LONDON.- Marlborough Fine Art is presenting Scorched Earth, a solo exhibition of new works by acclaimed British artist Hughie ODonoghue.
ODonoghue often uses historic events and figures from art history as a point of departure in his work. In this exhibition, the artist questions the legacy of Vincent Van Gogh in our collective cultural memory, particularly focusing on the paintings Van Gogh made during the last two years of his life in Arles and St. Remy in the south of France.
Technically inventive and on a human scale, ODonoghues richly worked new paintings revisit and reimagine the imagery observed and invented by Van Gogh as he struggled to make a lucid vision manifest while his health deteriorated in demoralising circumstances. Although personally familiar with Arles, St. Remy and the setting of the Saint-Paul asylum where Van Gogh was a patient, having first visited the area in 1973, ODonoghue has chosen to situate these paintings in his own immediate environment: the enclosed fields beside his studio. The subject therefore is brought into ODonoghues own territory and field of vision.
On show are new large scale paintings which reimagine some of the seminal late works of Van Gogh, in particular the lost painting The Painter on the Road to Tarascon but also The Wheatfield with a Reaper and Enclosed Field with a Peasant, both shown in London as part of The Real Van Gogh at The Royal Academy 2010. The encounter with these two paintings sowed the imaginative seeds in ODonoghue that have led to this new body of works.
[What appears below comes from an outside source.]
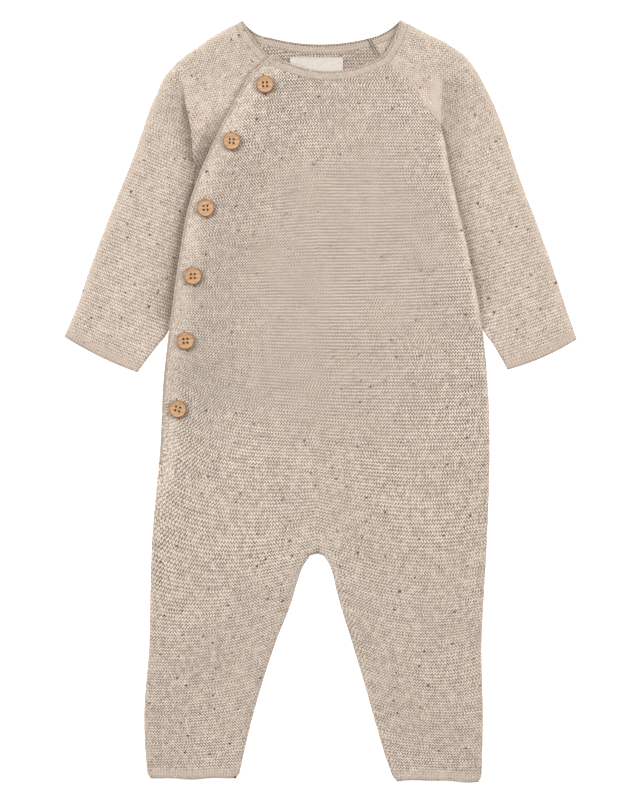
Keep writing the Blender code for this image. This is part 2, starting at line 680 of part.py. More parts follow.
def hole_cutter():
    """Four pins in one mesh, which cut the holes of a button."""
    shape = bmesh.new()
    for x in (-0.5, 0.5):
        for y in (-0.5, 0.5):
            pin = bmesh.ops.create_cone(shape, cap_ends=True, segments=8,
                                        radius1=BUTTON_HOLE_DIAMETER / 2 * MM,
                                        radius2=BUTTON_HOLE_DIAMETER / 2 * MM,
                                        depth=2 * BUTTON_THICKNESS * MM)
            place = (x * BUTTON_HOLE_SPACING * MM, y * BUTTON_HOLE_SPACING * MM, 0)
            bmesh.ops.translate(shape, verts=pin["verts"], vec=place)
    mesh = bpy.data.meshes.new("button_holes")
    shape.to_mesh(mesh)
    shape.free()
    return mesh


def add_buttons(material):
    """Six buttons on the overlap, each with its four holes."""
    disc, pins = button_mesh(material), hole_cutter()
    for number, (x, y, turn) in enumerate(BUTTONS["rows"], start=1):
        button = bpy.data.objects.new(f"button_{number}", disc)
        bpy.context.collection.objects.link(button)
        base = overlap_level(y) + WALL / 2 + BUTTON_CLEARANCE
        button.location = (np.array([x, y, base + BUTTON_THICKNESS / 2]) + FRAME_SHIFT) * MM
        button.rotation_euler.z = math.radians(turn)
        cutter = bpy.data.objects.new(f"button_holes_{number}", pins)
        bpy.context.collection.objects.link(cutter)
        cutter.parent = button
        cutter.hide_render = True
        cutter.display_type = "WIRE"
        cut = button.modifiers.new("holes", "BOOLEAN")
        cut.object = cutter
        cut.solver = "EXACT"


# ======== the whole garment ==============================================================

def build():
    """Clears the scene and makes every piece."""
    for thing in list(bpy.data.objects):
        bpy.data.objects.remove(thing, do_unlink=True)
    knit = add_material(*KNIT_LOOK)
    band = add_material(*BAND_LOOK)
    front_neck = add_panel("front", knit)
    back_neck = add_panel("back", knit)
    right_neck = add_sleeve(RIGHT_SLEEVE, "right", knit)
    left_neck = add_sleeve(LEFT_SLEEVE, "left", knit)
    add_neckband([front_neck, right_neck, back_neck[::-1], left_neck[::-1]], band)
    add_button_stand(band)
    add_binding(band)
    add_label(add_material(*LABEL_LOOK))
    add_buttons(add_material(*WOOD_LOOK))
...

Born in Manchester in 1953, Hughie O'Donoghue lives and works in London and County Mayo, Ireland. He was elected member of the Royal Academy of Arts in 2009 and to Aosdána (an Irish association of artists) in 2013. He has been an artist-in-residence at the National Gallery, London and St Johns College, Oxford. He received an Honorary Doctorate from the National University of Ireland in 2005. Since 2011 the artists work has been represented by Marlborough. His work has been exhibited widely in Britain (including solo exhibitions at: Leighton House Museum, London, 2016; University Gallery, Newcastle, 2013; Abbot Hall Art Gallery, Kendal, 2012; Leeds City Art Gallery, 2009; Imperial War Museum, 2003; Fitzwilliam Museum, Cambridge and touring, 2001-03; and Whitworth Art Gallery, Manchester, 1999), as well as in Ireland, Germany, France, Holland and the Czech Republic.
A fully illustrated catalogue with an introduction by Martin Gayford accompanies the exhibition.